### Data block:
==============================
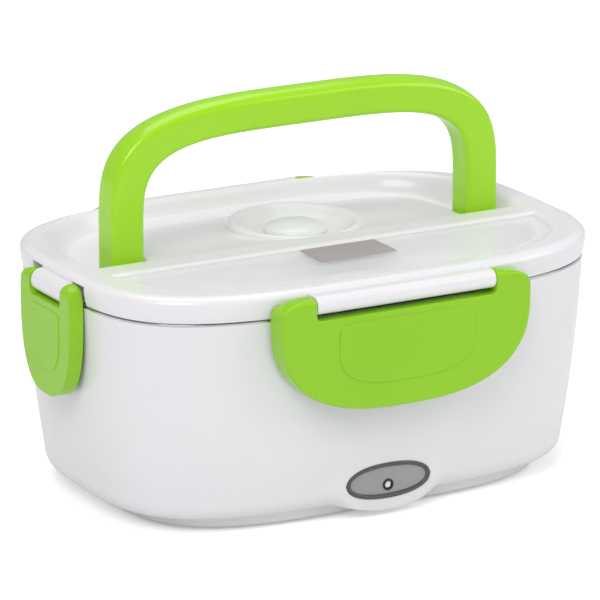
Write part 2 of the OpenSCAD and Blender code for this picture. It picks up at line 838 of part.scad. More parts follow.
module lid_shell() {
  color([0.93, 0.93, 0.94])
    difference() {
      union() {
        difference() {
          union() {
            lid_cap();
            rear_recess(2, lid_roof_z + 0.6);
            front_recess(2, cover_z - cover_t, lid_roof_z + 0.6);
            spoon_hollow(2);
            // thick sides behind the short latches
            for (i = [-1, 1])
              block([min(i * 105.4, i * (body_a - 1)), -31, lid_base_z + 0.6],
                    [max(i * 105.4, i * (body_a - 1)), 31, lid_roof_z + 0.4]);
          }
          rear_recess(0, lid_top_z);
          front_recess(0, cover_z - cover_t, lid_top_z);
          spoon_hollow(0);
          // round slots in which the short latches' ears turn
          for (i = [-1, 1], j = [-1, 1]) {
            translate([i * short_x, j * (short_bar + 29.6) / 2, short_z])
              rotate([0, 0, 90])
                rod_x(ear_r + 0.3, 29.6 - short_bar, 48);
            block([min(i * (short_x - short_back - 0.2), i * 124), min(j * short_bar, j * 29.6), lid_base_z - 1],
                  [max(i * (short_x - short_back - 0.2), i * 124), max(j * short_bar, j * 29.6), short_z]);
          }
        }
        vent_collar();
        grip_lug(-1);
        grip_lug(1);
        for (i = [-1, 1]) {
          long_bar_on(i);
          short_bar_on(i);
        }
      }
      vent_hollow();
      // bore for the vent valve and its four small steam holes
      translate([vent_x, vent_y, floor_z0 - 4])
        cylinder(r = vent_bore_r, h = 12, $fn = 40);
      for (q = [0:90:270])
        translate([vent_x, vent_y, floor_z0 - 4])
          rotate([0, 0, q + 45])
            translate([8.5, 0, 0])
              cylinder(r = 1.2, h = 12, $fn = 16);
      // bores for the trunnions
      for (i = [-1, 1])
        translate([i * (grip_a - arm_w - 3), grip_y, grip_z])
          rod_x(trunnion_r + trunnion_gap, 8, 40);
      // blind bores for the latch pegs
      for (i = [-1, 1], j = [-1, 1]) {
        translate([j * (long_bar - (peg_l + 0.4) / 2 + 0.5), i * long_y, long_z])
          rod_x(peg_r + peg_gap, peg_l + 1.4, 32);
        translate([i * short_x, j * (short_bar - (peg_l + 0.4) / 2 + 0.5), short_z])
          rotate([0, 0, 90])
            rod_x(peg_r + peg_gap, peg_l + 1.4, 32);
      }
    }
}

module lid_inner() {
  color([0.9, 0.9, 0.9])
    difference() {
      skin([
        plan(12, 85.6),
        plan(10, 86),
        plan(9.4, 87),
        plan(8.7, lid_base_z + 0.6),
        plan(wall_t + 0.02, lid_base_z + 0.6),
        plan(wall_t + 0.02, lid_base_z + 2),
        plan(10.2, lid_base_z + 2),
        plan(10.8, 88),
        plan(12, 87.2)
      ]);
      // room for the rear recess's underside
      rear_recess(2.3, lid_roof_z);
      // room for the blocks behind the short latches
      for (i = [-1, 1])
        block([min(i * 104.9, i * 120), -31.4, lid_base_z - 0.5],
              [max(i * 104.9, i * 120), 31.4, lid_top_z]);
      // steam holes under the vent
      for (q = [0:60:300])
        translate([vent_x, vent_y, 84])
          rotate([0, 0, q])
            translate([6, 0, 0])
              cylinder(r = 1.2, h = 5, $fn = 16);
    }
}

module lid_seal() {
  color([0.86, 0.87, 0.87])
    skin([
      plan(3.2, pan_flange_z + 0.15),
      plan(3.2, lid_base_z + 0.55),
      plan(8.5, lid_base_z + 0.55),
      plan(8.7, pan_flange_z - 0.3),
      plan(8.2, pan_flange_z - 0.6),
      plan(7.6, pan_flange_z + 0.05),
      plan(5, pan_flange_z + 0.05)
    ], loop = true);
}

module spoon() {
  bx = 34;
  by = -45;
  z0 = spoon_floor_z + 0.1;
  color([0.94, 0.94, 0.93])
    translate([bx, by, 0])
      union() {
        skin([
          oval(bowl_l * 0.42, bowl_w * 0.42, 2, z0, 32),
          oval(bowl_l * 0.8, bowl_w * 0.8, 2, z0 + 1.5, 32),
          oval(bowl_l, bowl_w, 2, z0 + 4.6, 32),
          oval(bowl_l - 0.8, bowl_w - 0.8, 2, z0 + 4.8, 32),
          oval(bowl_l * 0.76, bowl_w * 0.76, 2, z0 + 2.3, 32),
          oval(bowl_l * 0.4, bowl_w * 0.4, 2, z0 + 1.2, 32)
        ]);
        translate([0, 0, z0 + 2.8])
          linear_extrude(height = 1.9)
            polygon([
              [-bowl_l + 3.4, -4.2], [-bowl_l - 14, -3.4], [-spoon_l + bowl_l + 6, -5.6],
              [-spoon_l + bowl_l + 1.6, -4.6], [-spoon_l + bowl_l, 0], [-spoon_l + bowl_l + 1.6, 4.6],
              [-spoon_l + bowl_l + 6, 5.6], [-bowl_l - 14, 3.4], [-bowl_l + 3.4, 4.2]
            ]);
      }
}

module spoon_cover() {
  g = cover_gap;
  color([0.85, 0.88, 0.9, 0.45])
    union() {
      skin([
        front_ring(recess_a - 1 - g, front_b - g, ridge_front - g, cover_z - cover_t + 0.05, 36),
        front_ring(recess_a - 1 - g, front_b - g, ridge_front - g, cover_z - 0.4, 36),
        front_ring(recess_a - 1.4 - g, front_b - g - 0.4, ridge_front - g - 0.4, cover_z, 36)
      ]);
      // finger lip at the right end
      translate([84, -34, cover_z - 0.2])
        cylinder(r1 = 5, r2 = 4.4, h = 1.4, $fn = 40);
    }
}

module cover_label() {
  color([0.62, 0.59, 0.6])
    block([-15, -43.6, cover_z + 0.01], [21, -23.8, cover_z + 0.26]);
}

module vent_valve() {
  color([0.93, 0.93, 0.93])
    translate([vent_x, vent_y, 0])
      union() {
        // low dome that the fingers lift
        translate([0, 0, vent_floor_z + 0.06])
          rotate_extrude($fn = 48)
            polygon(concat(
              [[0, 0], [valve_r, 0], [valve_r, 1.1]],
              [for (a = [15:15:75]) [valve_r * cos(a), 1.1 + valve_crown * sin(a)]],
              [[0, 1.1 + valve_crown]]
            ));
        translate([0, 0, vent_floor_z - 6.6])
          cylinder(r = valve_stem_r - 0.01, h = 7, $fn = 40);
      }
}

// ---------- handle ----------

// outer and inner curves of the bail, t from 0 at the right arm to 180 at the left
function grip_outer(t) = [
  grip_a * sign(cos(t)) * pow(abs(cos(t)), 2 / 3.7),
  shoulder_z + (grip_top_z - shoulder_z) * pow(sin(t), 2 / 3.7)
];
function grip_inner(t) = [
  (grip_a - arm_w) * sign(cos(t)) * pow(abs(cos(t)), 2 / 4),
  shoulder_z + (grip_top_z - bar_t - shoulder_z) * pow(sin(t), 2 / 4)
];

// one rounded section of the bail between an inner and an outer point
function grip_ring(pi, po, crown) =
  let (w = norm(po - pi), u = (po - pi) / w, h = grip_h, r = 1.7,
       sec = [
         [r, -h], [w - r, -h], [w - 0.3 * r, -h + 0.3 * r], [w + 0.1 * crown, -h + r],
         [w + 0.75 * crown, -h * 0.45], [w + crown, 0], [w + 0.75 * crown, h * 0.45],
         [w + 0.1 * crown, h - r], [w - 0.3 * r, h - 0.3 * r], [w - r, h], [r, h],
         [0.3 * r, h - 0.3 * r], [0, h - r], [0, -h + r], [0.3 * r, -h + 0.3 * r]
       ])
    [for (s = sec) [pi[0] + u[0] * s[0], grip_y + s[1], pi[1] + u[1] * s[0]]];

module handle() {
  steps = 26;
  color([0.6, 0.83, 0.2])
    union() {
      skin(concat(
        [grip_ring([grip_a - arm_w, grip_z], [grip_a, grip_z], 0)],
        [
          for (i = [0:steps])
            let (t = 180 * i / steps, k = sin(t))
              grip_ring(grip_inner(t), grip_outer(t), bar_crown * k * k)
        ],
        [grip_ring([-grip_a + arm_w, grip_z], [-grip_a, grip_z], 0)]
      ));
      for (i = [-1, 1])
        translate([i * (grip_a - arm_w / 2), grip_y, grip_z]) {
          rod_x(grip_h, arm_w, 48);
          translate([-i * (arm_w / 2 + trunnion_l / 2 - 0.5), 0, 0])
            rod_x(trunnion_r, trunnion_l + 1, 40);
        }
    }
}

// ---------- latches ----------

// outline of a latch: rounded top, long D below; x across, y of the ring up
function latch_ring(a, top, low, inset, z, count) = [
  for (i = [0:count - 1])
    let (t = 360 * i / count, c = cos(t), s = sin(t), m = s > 0 ? 5 : 2.6,
         reach = s > 0 ? top + 8 - inset : low - 8 - inset)
      [
        (a - inset) * sign(c) * pow(abs(c), 2 / m),
        -8 + reach * sign(s) * pow(abs(s), 2 / m),
        z
      ]
];

// one latch in its own frame: hinge axis along X through the origin, outside at -Y,
// back is how far its rear edge and nose reach in past the axis
module latch(a, bar, low, nose, back) {
  inner = bar + ear_gap;
  notch = -6.9;
  difference() {
    union() {
      difference() {
        rotate([90, 0, 0])
          skin([
            latch_ring(a, ear_r, low, 0, -5, 44),
            latch_ring(a, ear_r, low, 0, ear_r - 2.2, 44),
            latch_ring(a, ear_r, low, 0.3, ear_r - 1, 44),
            latch_ring(a, ear_r, low, 0.9, ear_r - 0.3, 44),
            latch_ring(a, ear_r, low, 1.9, ear_r, 44)
          ]);
        // hollow behind the plate, leaving walls round the ears and the notch
        intersection() {
          rotate([90, 0, 0])
            skin([
              latch_ring(a, ear_r, low, latch_t, -6, 44),
              latch_ring(a, ear_r, low, latch_t, ear_r - latch_t, 44)
            ]);
          union() {
            block([-a, -ear_r, -low - 1], [a, 7, notch - latch_t]);
            block([-a, -ear_r, -20], [-inner - latch_t, 7, 2.4]);
            block([inner + latch_t, -ear_r, -20], [a, 7, 2.4]);
          }
        }
      }
      // nose that lies under the housing's catch
      block([-nose, -ear_r + 1, -nose_drop - 2.2], [nose, back, -nose_drop]);
      block([-nose, -ear_r + 1, -nose_drop - 7], [-nose + 1.6, back - 1, -nose_drop]);
      block([nose - 1.6, -ear_r + 1, -nose_drop - 7], [nose, back - 1, -nose_drop]);
    }
    // notch for the hinge bar
    block([-inner, -10, notch], [inner, 10, 10]);
    // straight back edge, clear of the housing when the closed lid lifts off
    block([-a - 1, back, -low - 2], [a + 1, 14, 12]);
    // round top of the ears
    difference() {
      block([-a - 1, -8, 0], [a + 1, 8, 9]);
      rod_x(ear_r, 2 * a + 4, 64);
    }
  }
  for (i = [-1, 1])
    translate([i * (inner - peg_l / 2 + 0.4), 0, 0])
      rod_x(peg_r, peg_l + 0.8, 32);
}

module long_latch() {
  color([0.6, 0.83, 0.2])
    latch(long_a, long_bar, long_z - long_low_z, 34, long_back);
}

module short_latch() {
  color([0.6, 0.83, 0.2])
    latch(short_a, short_bar, short_z - short_low_z, 14, short_back);
}

module latch_front() {
  translate([0, -long_y, long_z])
    long_latch();
}

module latch_rear() {
  translate([0, long_y, long_z])
    rotate([0, 0, 180])
      long_latch();
}

module latch_left() {
  translate([-short_x, 0, short_z])
    rotate([0, 0, -90])
      short_latch();
}

module latch_right() {
  translate([short_x, 0, short_z])
    rotate([0, 0, 90])
      short_latch();
}

housing();
well_liner();
base_cover();
rubber_feet();
base_screws();
heating_plate();
ptc_heater();
heater_clamp();
clamp_screws();
thermostat();
thermal_fuse();
inlet_body();
inlet_pins();
lead_wires();
lamp_bezel();
lamp_plate();
lamp_ring();
lamp_led();
led_board();
food_container();
lid_shell();
lid_inner();
lid_seal();
spoon();
spoon_cover();
cover_label();
vent_valve();
handle();
latch_front();
latch_rear();
latch_left();
latch_right();
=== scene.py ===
"""Electric lunch box with a lift-off lid, four snap latches and a folding handle.

Lengths in the classes are millimetres in the box's own frame: X runs along the long
side, the front is towards -Y and the feet stand on z = 0. Meshes are scaled to metres
when they are published.
"""

from __future__ import annotations

import sys
import logging
import math
from dataclasses import dataclass, field
from enum import Enum
from typing import Callable, Sequence

import bmesh
import bpy
from mathutils import Matrix, Vector


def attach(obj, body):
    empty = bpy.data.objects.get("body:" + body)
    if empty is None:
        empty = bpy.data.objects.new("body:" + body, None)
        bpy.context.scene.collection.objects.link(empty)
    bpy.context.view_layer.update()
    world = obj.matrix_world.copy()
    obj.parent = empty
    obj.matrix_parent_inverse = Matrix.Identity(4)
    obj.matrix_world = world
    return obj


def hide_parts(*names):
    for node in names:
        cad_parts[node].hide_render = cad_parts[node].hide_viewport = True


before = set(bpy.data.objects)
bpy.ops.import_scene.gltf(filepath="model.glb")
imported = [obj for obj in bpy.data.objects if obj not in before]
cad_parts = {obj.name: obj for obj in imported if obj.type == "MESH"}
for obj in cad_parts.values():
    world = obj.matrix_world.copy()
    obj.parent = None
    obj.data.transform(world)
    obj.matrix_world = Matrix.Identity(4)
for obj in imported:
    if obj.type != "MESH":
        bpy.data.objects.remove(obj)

LOG = logging.getLogger("lunch_box")
MM = 0.001
Shape = Callable[[float], Vector]


class Body(str, Enum):
    """The rigid bodies that pieces ride on."""

    BASE = "base"
    LID = "lid"
    CLEAR_LID = "clear_lid"
    VALVE = "valve"
    BAIL = "bail"
    FRONT = "front_latch"
    REAR = "rear_latch"
    LEFT = "left_latch"
    RIGHT = "right_latch"


class Side(Enum):
    """The four sides of the box, with the turn about Z that brings a latch there."""

    FRONT = 0.0
    RIGHT = 90.0
    REAR = 180.0
    LEFT = -90.0


# ---------------------------------------------------------------- finishes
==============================
### Given instruction:
In the listing above, locate the line containing "led_board();" and the line containing "from __future__ import annotations". Transcribe those two lines and everything between them, exactly as written.

### Written answer:
led_board();
food_container();
lid_shell();
lid_inner();
lid_seal();
spoon();
spoon_cover();
cover_label();
vent_valve();
handle();
latch_front();
latch_rear();
latch_left();
latch_right();
=== scene.py ===
"""Electric lunch box with a lift-off lid, four snap latches and a folding handle.

Lengths in the classes are millimetres in the box's own frame: X runs along the long
side, the front is towards -Y and the feet stand on z = 0. Meshes are scaled to metres
when they are published.
"""

from __future__ import annotations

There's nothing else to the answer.